**Recorded information**
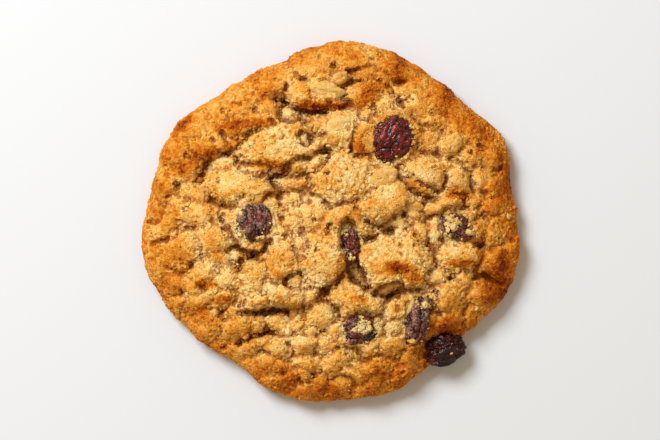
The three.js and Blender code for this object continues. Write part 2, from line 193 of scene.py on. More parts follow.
# %% The clods
CLODS = [
    # the far left, where the rim is broad and smooth
    (-34.4, 14.6, 4.0, 3.0, 62, 1.0),
    (-31.2, 20.6, 4.6, 3.0, 44, 1.3),
    (-25.4, 26.0, 4.8, 2.8, 36, 0.9),
    (-19.2, 30.0, 4.4, 2.4, 28, 1.3),
    (-19.8, 25.6, 3.4, 2.6, 20, 2.1),
    (-18.0, 21.6, 5.6, 2.2, 12, 1.9),
    (-25.2, 21.6, 3.4, 2.4, 40, 1.2),
    (-28.2, 16.6, 4.8, 2.8, 30, 2.0),
    (-32.0, 11.4, 3.6, 2.6, 20, 0.9),
    (-12.6, 30.4, 4.6, 3.4, 20, 1.4),
    (-6.6, 28.0, 2.6, 3.2, 0, 1.3),
    (-14.0, 25.2, 2.6, 1.8, 0, 0.6),
    (-8.6, 23.4, 3.4, 1.7, -5, -1.6),
    (-3.2, 23.0, 2.4, 1.4, 20, -1.2),
    # the clods below the long crack
    (-12.0, 16.0, 8.8, 5.0, 14, 2.5),
    (-15.8, 11.4, 4.6, 1.9, 8, 1.5),
    (-5.6, 18.0, 2.2, 1.6, -20, 1.0),
    (-7.6, 12.6, 3.2, 2.2, 25, 0.9),
    (-2.8, 12.8, 2.6, 1.8, 15, 1.2),
    (-23.2, 12.4, 2.6, 1.5, 35, 0.8),
    (-20.8, 7.0, 6.8, 3.6, -4, 2.0),
    (-30.8, 6.0, 2.8, 2.1, -10, 1.0),
    (-29.2, 1.6, 3.0, 3.2, 60, 0.9),
    (-34.4, 2.0, 2.8, 2.6, 0, 0.7),
    (-8.6, 8.4, 3.8, 1.9, -6, -0.1),
    (-9.2, 4.4, 3.0, 2.0, 30, -0.7),
    (-8.4, -0.4, 2.4, 3.4, 20, -0.3),
    (-6.6, -6.0, 1.9, 2.6, 15, 0.5),
    # the middle
    (3.4, 8.8, 7.4, 5.0, 28, 2.7),
    (-3.4, 2.2, 3.6, 3.0, 50, 1.7),
    (12.4, 4.0, 6.6, 3.4, 18, 3.2),
    (12.6, 10.4, 2.6, 1.9, 60, 2.2),
    (3.2, 0.0, 5.8, 3.0, -4, 2.3),
    (2.4, 20.4, 3.7, 3.9, -10, 2.3),
    (8.2, 18.0, 3.0, 3.5, -15, 1.6),
    (5.6, -10.8, 4.6, 1.7, -58, -2.3),
    # the far rim
    (-4.6, 35.2, 5.6, 2.8, 12, 1.2),
    (6.4, 36.0, 5.6, 3.0, -6, 1.3),
    (15.4, 33.8, 3.6, 2.4, -28, 1.0),
    (2.4, 31.9, 1.9, 1.3, 10, 1.2),
    (7.6, 32.8, 3.8, 1.9, 5, 0.6),
    (8.4, 28.3, 4.6, 2.5, 28, 1.5),
    (-1.0, 28.4, 3.6, 2.1, -6, 1.3),
    (0.0, 26.0, 4.8, 1.3, 4, 0.7),
    (12.6, 26.6, 2.3, 2.6, -35, 1.2),
    # the far right
    (19.4, 29.6, 3.2, 2.5, -15, 1.0),
    (24.6, 27.4, 3.3, 3.0, 20, 1.2),
    (19.4, 25.6, 2.6, 1.7, -30, 0.8),
    (28.6, 24.6, 3.0, 2.3, -35, 1.0),
    (22.4, 22.4, 3.0, 1.5, -14, 1.3),
    (21.6, 17.6, 2.9, 2.2, -10, 1.2),
    (27.4, 17.4, 3.2, 2.0, 24, 1.5),
    (32.8, 20.6, 3.4, 2.7, -40, 1.3),
    (31.6, 14.0, 3.0, 2.3, 10, 1.0),
    (36.4, 14.8, 2.6, 2.6, 0, 1.1),
    (20.6, 10.4, 4.8, 2.7, -8, 2.2),
    (19.6, 7.2, 3.4, 1.6, -6, 1.0),
    (28.8, 8.9, 2.6, 2.8, 0, 1.5),
    (34.0, 9.2, 2.4, 2.0, 25, 0.8),
    (25.0, 3.0, 4.2, 2.3, 14, 2.0),
    (32.0, 4.4, 2.6, 1.7, 40, 0.9),
    (36.4, 3.2, 3.0, 2.3, 10, 1.1),
    (22.8, -3.6, 1.9, 2.6, 30, 1.2),
    # the near right
    (14.8, -8.8, 7.2, 5.4, -8, 2.6),
    (29.0, -8.3, 4.0, 2.7, -4, 1.7),
    (36.6, -9.0, 3.2, 3.0, 60, 1.3),
    (36.4, -3.4, 3.2, 2.3, 80, 1.0),
    (24.2, -12.4, 2.1, 1.9, 60, 0.7),
    (26.6, -17.4, 3.0, 3.7, 10, 1.9),
    (26.4, -22.4, 3.0, 2.5, 20, 1.4),
    (34.0, -16.2, 3.4, 2.7, 60, 1.0),
    (31.8, -22.2, 2.5, 2.2, 60, 0.7),
    (13.4, -15.6, 3.4, 1.2, 14, 0.2),
    (5.6, -18.2, 5.8, 2.8, -10, 2.4),
    (13.6, -20.6, 3.4, 1.9, 30, 1.3),
    (17.0, -19.4, 1.6, 2.9, -25, 1.2),
    (14.0, -27.0, 3.4, 2.5, 15, 1.5),
    (9.6, -33.0, 4.6, 1.9, 4, 1.3),
    (1.6, -31.8, 3.2, 2.2, 10, 1.1),
    (2.4, -25.6, 2.5, 2.4, 0, 0.9),
    # the near left
    (-17.6, -1.2, 4.8, 6.0, -12, 1.8),
    (-26.4, -4.6, 3.2, 3.4, 40, 1.9),
    (-24.6, -8.4, 3.5, 2.1, -28, 1.3),
    (-33.6, -7.0, 4.6, 2.8, 22, 1.3),
    (-28.4, -11.6, 2.5, 3.0, -30, 1.2),
    (-37.2, -1.4, 3.1, 2.7, 90, 0.9),
    (-11.2, -9.4, 3.6, 5.0, -8, 2.4),
    (-17.4, -13.0, 3.4, 3.4, 0, 1.9),
    (-11.0, -16.0, 4.6, 2.4, -12, 2.0),
    (-23.0, -13.0, 2.8, 2.3, 20, 1.2),
    (-15.8, -17.8, 3.6, 1.8, 5, 1.8),
    (-8.2, -17.6, 3.2, 1.6, 5, 1.5),
    (-1.0, -9.4, 4.2, 5.8, -22, 2.6),
    (-24.0, -17.6, 2.6, 2.2, -10, 1.5),
    (-29.4, -17.8, 2.6, 2.3, 30, 0.9),
    (-20.2, -23.4, 4.0, 2.2, 14, 1.5),
    (-26.4, -22.6, 2.9, 2.2, -40, 0.9),
    (-12.2, -22.6, 3.1, 1.9, 0, 0.5),
    (-7.4, -23.0, 2.1, 1.6, 20, 0.2),
    (-2.2, -21.4, 3.6, 2.2, 30, 0.2),
    (-17.0, -28.2, 3.4, 1.7, 20, 1.2),
    (-11.0, -28.6, 2.5, 2.2, 30, 1.2),
    (-5.0, -27.6, 3.2, 2.0, 10, 1.4),
    (-4.6, -32.0, 3.6, 1.7, 0, 1.1),
    (-13.0, -32.8, 3.2, 1.9, -20, 0.8),
]
print(len(CLODS), "clods")

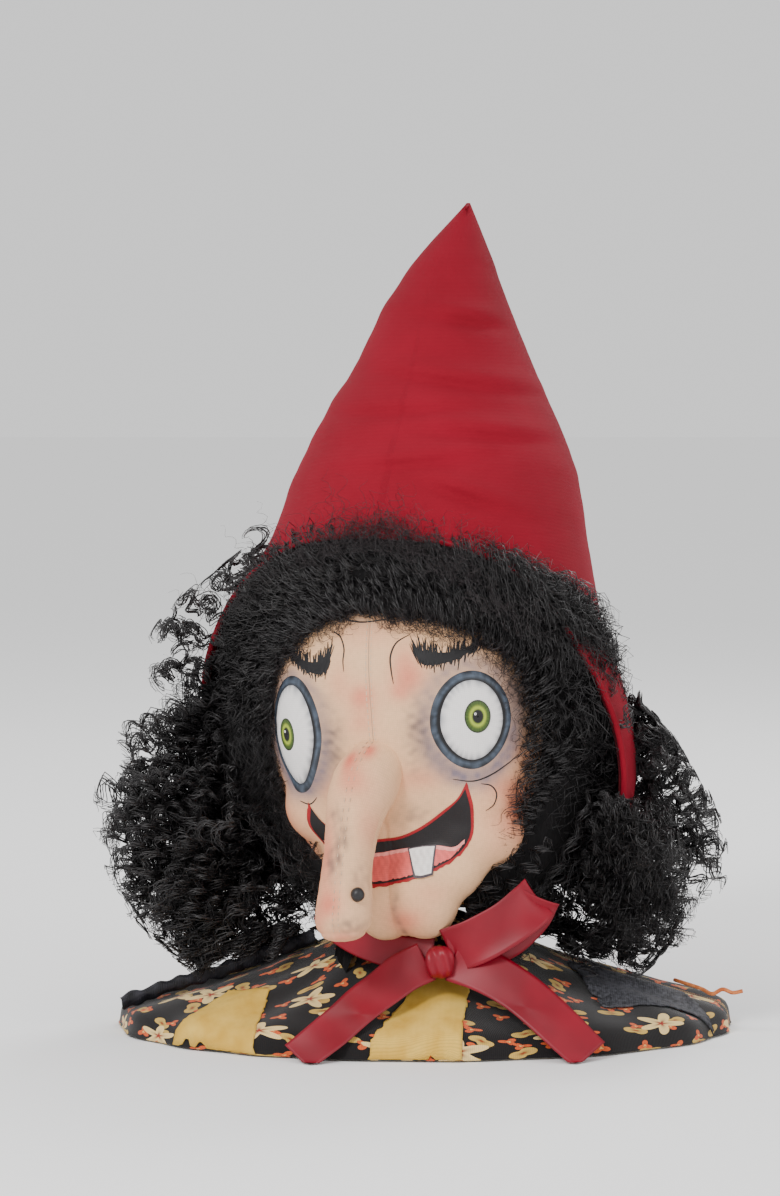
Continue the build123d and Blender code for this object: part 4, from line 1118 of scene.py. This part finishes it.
def wig_lines(rng, count, steps, start_spread, sweep, ring_low, ring_high, out_low, out_high):
    """Centre lines that run from the parting down both sides of the face."""
    side = rng.choice([-1, 1], count)[:, None]
    start = np.abs(rng.normal(0, start_spread, (count, 1))).clip(0, 2.35) - 0.12
    t = np.linspace(0, 1, steps)[None, :]
    around = side * np.clip(start + rng.uniform(*sweep, (count, 1)) * t, -0.2, 2.72)
    around = around + rng.normal(0, 0.02, (count, 1))
    ring = rng.uniform(ring_low, ring_high, (count, 1)) + rng.normal(0.04, 0.2, (count, 1)) * t
    ring = np.clip(ring, 0.95, 1.85)
    ring = ring_fit(around, ring)
    layer = rng.random((count, 1))
    out = out_low + smooth_step(0.92, 1.35, ring) * (out_high - out_low) * (0.45 + 0.55 * layer)
    out = out + arch_fill(around, ring)
    return to_world(wig_point(around, ring, out).reshape(-1, 3)).reshape(count, steps, 3)


def build_wig():
    rng = np.random.default_rng(77)
    columns, rows = 150, 26
    a, r = np.meshgrid(np.linspace(-2.62, 2.62, columns), np.linspace(1.08, 1.86, rows))
    a, r = a.ravel(), r.ravel()
    flat = ring_fit(a, r)
    profile = np.sin(np.clip((r - 1.08) / 0.7, 0, 1) * pi * 0.62) ** 0.6
    out = -2 + profile * (14 + 5 * np.clip(np.cos(a / 1.3), 0, 1)) + arch_fill(a, flat)
    core = to_world(wig_point(a, flat, out))
    core += 1.5 * np.stack([ripple(core, 9, k) for k in (61, 62, 63)], -1)
    core[:, 2] = np.maximum(core[:, 2], hair_floor(core) + 3)
    piece = mesh_piece("wig_core", core, grid_faces(rows, columns), "head", hair_core)
    thicken(piece, 2.0)
    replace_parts(piece, "hair_wig")
    # curly locks, thickest at the outside, then looser ones nearer the face
    lines = wig_lines(rng, 330, 24, 0.8, (0.35, 0.95), 1.02, 1.85, 3, 22)
    outer = locks(rng, lines, 11, rng.uniform(2.2, 5.6, 330), rng.uniform(9, 20, 330), 1.7)
    strand_piece("wig_locks", outer, 0.27, hair_black)
    lines = wig_lines(rng, 120, 22, 0.9, (0.2, 0.6), 0.97, 1.12, 2, 16)
    inner = locks(rng, lines, 8, rng.uniform(1.5, 4.0, 120), rng.uniform(8, 17, 120), 1.6)
    strand_piece("hairline_locks", inner, 0.2, hair_black)
    # single stray hairs over the forehead and cheeks
    count = 620
    side = rng.choice([-1, 1], count, p=[0.4, 0.6])[:, None]
    start = np.abs(rng.normal(0, 0.9, (count, 1))).clip(0, 2.2)
    t = np.linspace(0, 1, 18)[None, :]
    around = side * (start + rng.uniform(-0.15, 0.5, (count, 1)) * t)
    dip = rng.uniform(0.0, 0.2, (count, 1)) * np.sin(t * pi * rng.uniform(0.5, 1.0, (count, 1)))
    lines = to_world(wig_point(around, 1.03 - dip, 1.4 + 9 * rng.random((count, 1)) * (1 - t)).reshape(-1, 3))
    lines = lines.reshape(count, 18, 3)
    strays = locks(rng, lines, 1, rng.uniform(0.8, 3.6, count), rng.uniform(7, 18, count), 0.3, 0.4)
    strand_piece("hairline_strays", strays, 0.13, hair_fine)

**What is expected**
Write out again only the lines from the line containing "Continue the build123d" through the line containing "thicken(piece, 2.0)", both included, exactly as they are.

**Task answer**
Continue the build123d and Blender code for this object: part 4, from line 1118 of scene.py. This part finishes it.
def wig_lines(rng, count, steps, start_spread, sweep, ring_low, ring_high, out_low, out_high):
    """Centre lines that run from the parting down both sides of the face."""
    side = rng.choice([-1, 1], count)[:, None]
    start = np.abs(rng.normal(0, start_spread, (count, 1))).clip(0, 2.35) - 0.12
    t = np.linspace(0, 1, steps)[None, :]
    around = side * np.clip(start + rng.uniform(*sweep, (count, 1)) * t, -0.2, 2.72)
    around = around + rng.normal(0, 0.02, (count, 1))
    ring = rng.uniform(ring_low, ring_high, (count, 1)) + rng.normal(0.04, 0.2, (count, 1)) * t
    ring = np.clip(ring, 0.95, 1.85)
    ring = ring_fit(around, ring)
    layer = rng.random((count, 1))
    out = out_low + smooth_step(0.92, 1.35, ring) * (out_high - out_low) * (0.45 + 0.55 * layer)
    out = out + arch_fill(around, ring)
    return to_world(wig_point(around, ring, out).reshape(-1, 3)).reshape(count, steps, 3)


def build_wig():
    rng = np.random.default_rng(77)
    columns, rows = 150, 26
    a, r = np.meshgrid(np.linspace(-2.62, 2.62, columns), np.linspace(1.08, 1.86, rows))
    a, r = a.ravel(), r.ravel()
    flat = ring_fit(a, r)
    profile = np.sin(np.clip((r - 1.08) / 0.7, 0, 1) * pi * 0.62) ** 0.6
    out = -2 + profile * (14 + 5 * np.clip(np.cos(a / 1.3), 0, 1)) + arch_fill(a, flat)
    core = to_world(wig_point(a, flat, out))
    core += 1.5 * np.stack([ripple(core, 9, k) for k in (61, 62, 63)], -1)
    core[:, 2] = np.maximum(core[:, 2], hair_floor(core) + 3)
    piece = mesh_piece("wig_core", core, grid_faces(rows, columns), "head", hair_core)
    thicken(piece, 2.0)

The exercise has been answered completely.